══ Data lines ══
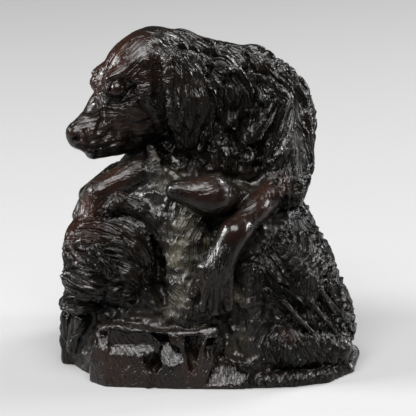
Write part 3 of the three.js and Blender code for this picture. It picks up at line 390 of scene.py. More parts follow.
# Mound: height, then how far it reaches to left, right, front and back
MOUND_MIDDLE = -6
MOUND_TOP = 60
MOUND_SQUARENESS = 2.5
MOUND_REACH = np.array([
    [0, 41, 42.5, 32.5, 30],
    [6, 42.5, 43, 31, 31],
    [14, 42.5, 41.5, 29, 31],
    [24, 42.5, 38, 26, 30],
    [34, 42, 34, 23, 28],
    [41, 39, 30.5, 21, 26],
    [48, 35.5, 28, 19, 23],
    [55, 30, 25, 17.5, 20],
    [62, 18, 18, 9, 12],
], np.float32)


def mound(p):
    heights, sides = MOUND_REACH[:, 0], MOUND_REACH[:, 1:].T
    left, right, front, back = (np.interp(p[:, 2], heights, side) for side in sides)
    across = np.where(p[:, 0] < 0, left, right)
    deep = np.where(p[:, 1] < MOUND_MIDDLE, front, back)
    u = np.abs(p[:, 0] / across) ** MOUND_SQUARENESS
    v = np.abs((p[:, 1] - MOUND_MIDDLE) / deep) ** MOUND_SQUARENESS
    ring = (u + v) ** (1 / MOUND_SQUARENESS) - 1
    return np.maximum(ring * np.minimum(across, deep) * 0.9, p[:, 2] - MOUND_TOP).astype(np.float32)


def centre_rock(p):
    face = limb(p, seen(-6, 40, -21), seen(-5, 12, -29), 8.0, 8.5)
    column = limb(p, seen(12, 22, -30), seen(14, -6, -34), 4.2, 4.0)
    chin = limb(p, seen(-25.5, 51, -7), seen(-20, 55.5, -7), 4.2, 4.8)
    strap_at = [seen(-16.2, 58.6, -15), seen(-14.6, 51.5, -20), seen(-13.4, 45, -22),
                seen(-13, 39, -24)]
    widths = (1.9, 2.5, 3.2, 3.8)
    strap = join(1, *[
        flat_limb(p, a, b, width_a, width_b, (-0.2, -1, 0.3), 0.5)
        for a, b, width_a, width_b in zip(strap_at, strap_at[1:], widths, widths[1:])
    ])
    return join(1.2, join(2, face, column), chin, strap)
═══
══ Data lines ══
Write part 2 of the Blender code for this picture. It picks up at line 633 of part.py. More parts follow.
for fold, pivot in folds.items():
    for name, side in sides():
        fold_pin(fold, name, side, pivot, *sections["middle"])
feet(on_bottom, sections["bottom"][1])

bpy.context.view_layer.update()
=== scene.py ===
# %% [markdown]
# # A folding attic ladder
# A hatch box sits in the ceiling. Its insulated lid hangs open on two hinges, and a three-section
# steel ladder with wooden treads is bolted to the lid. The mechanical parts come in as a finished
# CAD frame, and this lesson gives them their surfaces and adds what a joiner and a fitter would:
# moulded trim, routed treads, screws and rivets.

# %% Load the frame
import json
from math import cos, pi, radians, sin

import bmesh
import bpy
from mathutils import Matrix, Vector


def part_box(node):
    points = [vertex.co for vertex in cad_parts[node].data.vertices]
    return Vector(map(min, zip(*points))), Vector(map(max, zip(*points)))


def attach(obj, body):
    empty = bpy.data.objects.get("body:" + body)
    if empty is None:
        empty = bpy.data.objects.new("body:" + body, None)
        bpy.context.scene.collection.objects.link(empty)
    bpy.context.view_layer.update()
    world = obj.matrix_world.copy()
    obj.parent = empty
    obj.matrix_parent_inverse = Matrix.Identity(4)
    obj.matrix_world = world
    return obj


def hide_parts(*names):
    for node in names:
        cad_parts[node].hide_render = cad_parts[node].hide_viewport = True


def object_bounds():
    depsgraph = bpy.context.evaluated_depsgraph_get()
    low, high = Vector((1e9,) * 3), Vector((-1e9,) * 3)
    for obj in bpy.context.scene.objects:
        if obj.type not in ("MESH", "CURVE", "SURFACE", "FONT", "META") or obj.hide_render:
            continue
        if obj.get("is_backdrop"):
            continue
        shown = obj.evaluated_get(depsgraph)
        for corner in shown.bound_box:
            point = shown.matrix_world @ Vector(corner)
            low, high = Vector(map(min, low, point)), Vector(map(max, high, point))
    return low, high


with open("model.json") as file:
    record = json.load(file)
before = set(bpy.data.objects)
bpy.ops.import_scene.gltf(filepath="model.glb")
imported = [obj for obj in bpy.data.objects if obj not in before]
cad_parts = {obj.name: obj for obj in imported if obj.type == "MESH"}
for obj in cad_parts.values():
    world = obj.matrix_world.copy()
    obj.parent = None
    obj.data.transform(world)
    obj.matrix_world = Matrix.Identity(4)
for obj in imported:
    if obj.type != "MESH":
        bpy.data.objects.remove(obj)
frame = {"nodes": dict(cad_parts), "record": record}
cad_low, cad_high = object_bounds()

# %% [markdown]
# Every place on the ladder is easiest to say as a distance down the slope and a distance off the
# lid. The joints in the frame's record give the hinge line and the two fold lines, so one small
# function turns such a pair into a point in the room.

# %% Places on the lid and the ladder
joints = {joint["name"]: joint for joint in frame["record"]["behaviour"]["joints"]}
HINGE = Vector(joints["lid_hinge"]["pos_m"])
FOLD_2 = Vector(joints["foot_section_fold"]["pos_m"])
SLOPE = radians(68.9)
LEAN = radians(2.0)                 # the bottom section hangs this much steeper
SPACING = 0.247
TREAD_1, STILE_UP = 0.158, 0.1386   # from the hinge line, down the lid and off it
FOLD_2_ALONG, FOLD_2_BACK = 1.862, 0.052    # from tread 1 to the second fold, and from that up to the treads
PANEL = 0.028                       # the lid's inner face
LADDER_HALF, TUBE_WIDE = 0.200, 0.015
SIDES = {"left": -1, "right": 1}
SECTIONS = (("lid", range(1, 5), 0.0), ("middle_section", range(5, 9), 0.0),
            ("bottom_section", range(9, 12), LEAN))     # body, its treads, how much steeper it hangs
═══
Task statement: Your task is to transcribe only the lines from the line containing "record = json.load(file)" through the line containing "steeper it hangs", word for word.

Result:
    record = json.load(file)
before = set(bpy.data.objects)
bpy.ops.import_scene.gltf(filepath="model.glb")
imported = [obj for obj in bpy.data.objects if obj not in before]
cad_parts = {obj.name: obj for obj in imported if obj.type == "MESH"}
for obj in cad_parts.values():
    world = obj.matrix_world.copy()
    obj.parent = None
    obj.data.transform(world)
    obj.matrix_world = Matrix.Identity(4)
for obj in imported:
    if obj.type != "MESH":
        bpy.data.objects.remove(obj)
frame = {"nodes": dict(cad_parts), "record": record}
cad_low, cad_high = object_bounds()

# %% [markdown]
# Every place on the ladder is easiest to say as a distance down the slope and a distance off the
# lid. The joints in the frame's record give the hinge line and the two fold lines, so one small
# function turns such a pair into a point in the room.

# %% Places on the lid and the ladder
joints = {joint["name"]: joint for joint in frame["record"]["behaviour"]["joints"]}
HINGE = Vector(joints["lid_hinge"]["pos_m"])
FOLD_2 = Vector(joints["foot_section_fold"]["pos_m"])
SLOPE = radians(68.9)
LEAN = radians(2.0)                 # the bottom section hangs this much steeper
SPACING = 0.247
TREAD_1, STILE_UP = 0.158, 0.1386   # from the hinge line, down the lid and off it
FOLD_2_ALONG, FOLD_2_BACK = 1.862, 0.052    # from tread 1 to the second fold, and from that up to the treads
PANEL = 0.028                       # the lid's inner face
LADDER_HALF, TUBE_WIDE = 0.200, 0.015
SIDES = {"left": -1, "right": 1}
SECTIONS = (("lid", range(1, 5), 0.0), ("middle_section", range(5, 9), 0.0),
            ("bottom_section", range(9, 12), LEAN))     # body, its treads, how much steeper it hangs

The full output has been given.